Nevertheless, in such a fast-paced, plot-driven play, it is understandable that Turnbull’s characters hinge on archetypes. Owen’s apparent death catapults the narrative into an absurd whodunit, opening up the story to an entrance from the inscrutable Alex, played with understated menace by Charlie Mitchell. The four characters revolve around the space almost like a carousel, dropping each other off at points of suspicion, seemingly prepared to stab each other in the back if it means clearing their name. Cross keeps these moments dynamic, sectioning the space so that tribalistic, polarised points are built into the geography of the bathroom, converting it, briefly, into a battleground.

The use of set was key to achieving this dualistic ‘penis politics’ arena; in a play built between urinals, Tom, Danny and Alex, as expected, urinate at different points of the play in humorously characteristic, though sometimes provoking, styles. With the aid of a strategically sized board, the act is performed practically full frontal. However, though certainly performed with comedic effect during the opening duologue, wherein Billie’s presence is still withheld, by Alex’s entrance, it is hard to overlook the gender dynamics of the room; Maley’s Billie doesn’t flinch at the supposed sight of Alex’s penis, which, considering his identity as an enigmatic stranger, is surprising. Mitchell pulls down his trousers, in a declarative, peremptory act of exposure, which seems self-indulgent, especially when announcing ‘nothing to see here’.

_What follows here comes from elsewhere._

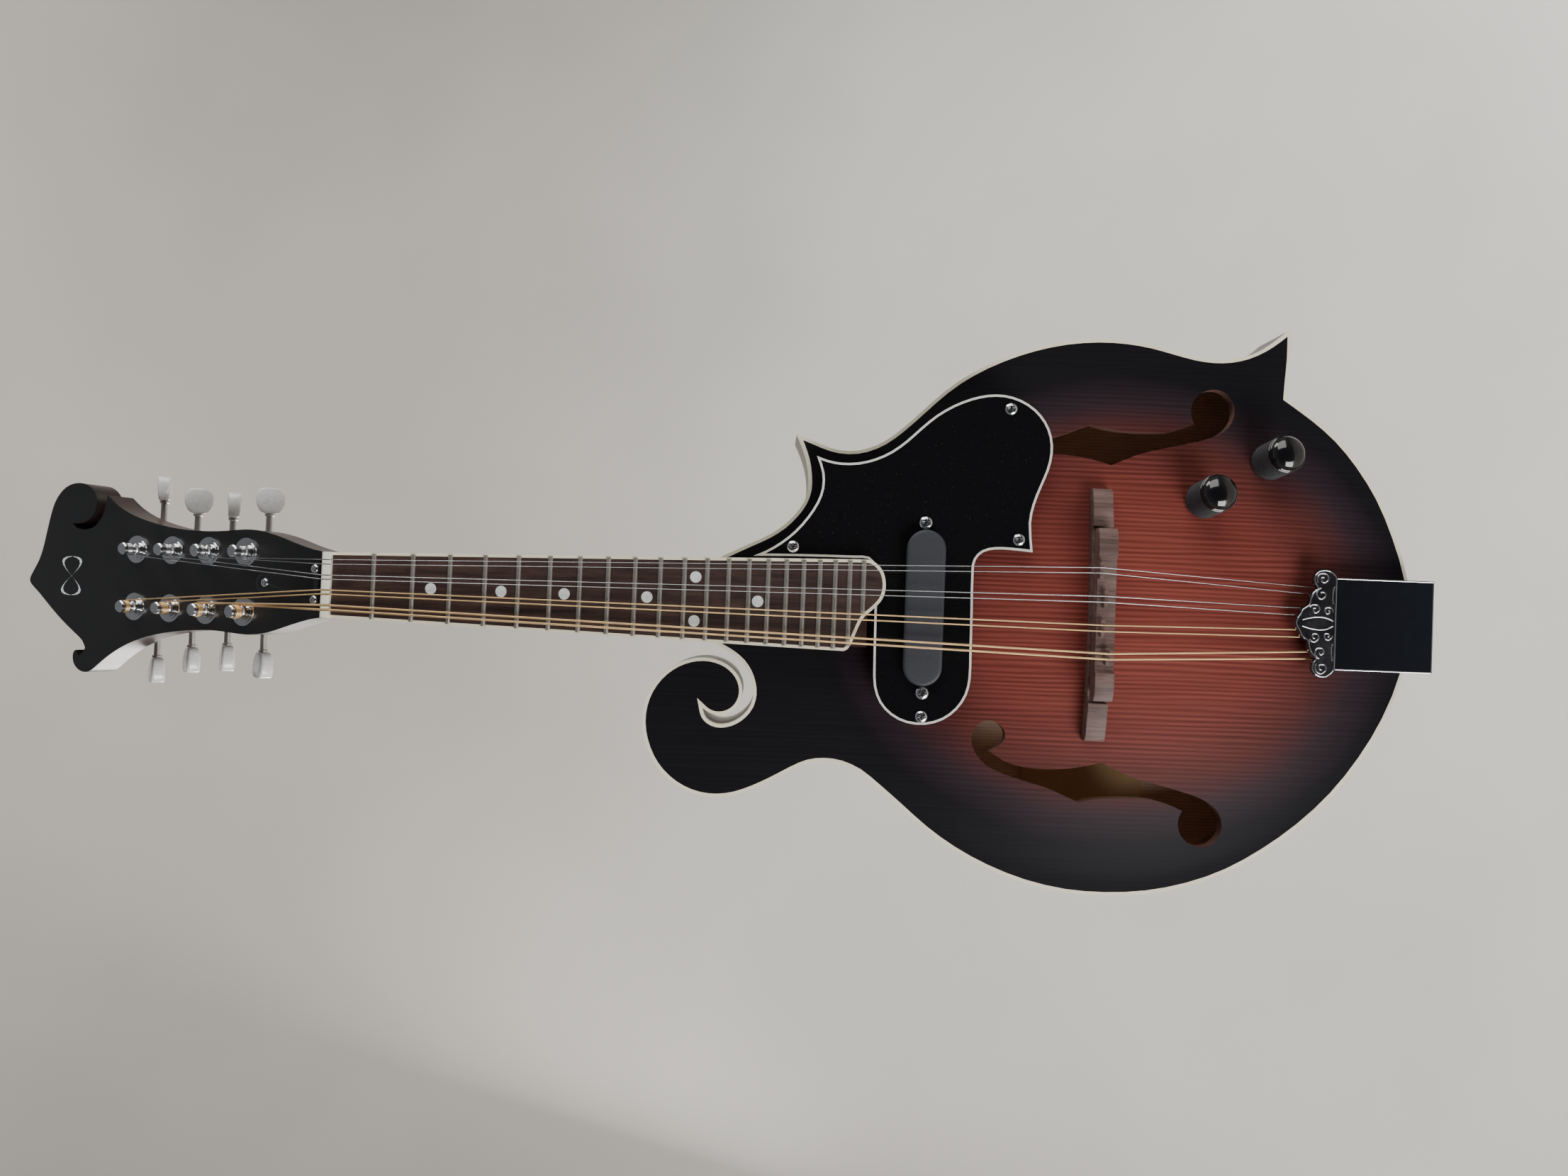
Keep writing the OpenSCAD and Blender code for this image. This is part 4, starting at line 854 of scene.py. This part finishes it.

Though the audience’s suspension of disbelief is momentarily suspended during moments like these, Turnbull’s plot nevertheless sweeps us back up again. In this sense, the tension is maintained, and the shock factor is built to culminate in the final plot twist, performed to a wave of gasps from the audience. If this isn’t evidence enough as to the compelling elements of Turnbull’s script, then the murmured “oh my” from the lady next to me should do the trick – shocking, engaging, although somewhat unambitious, Slash does what a play needs to do, and does it well.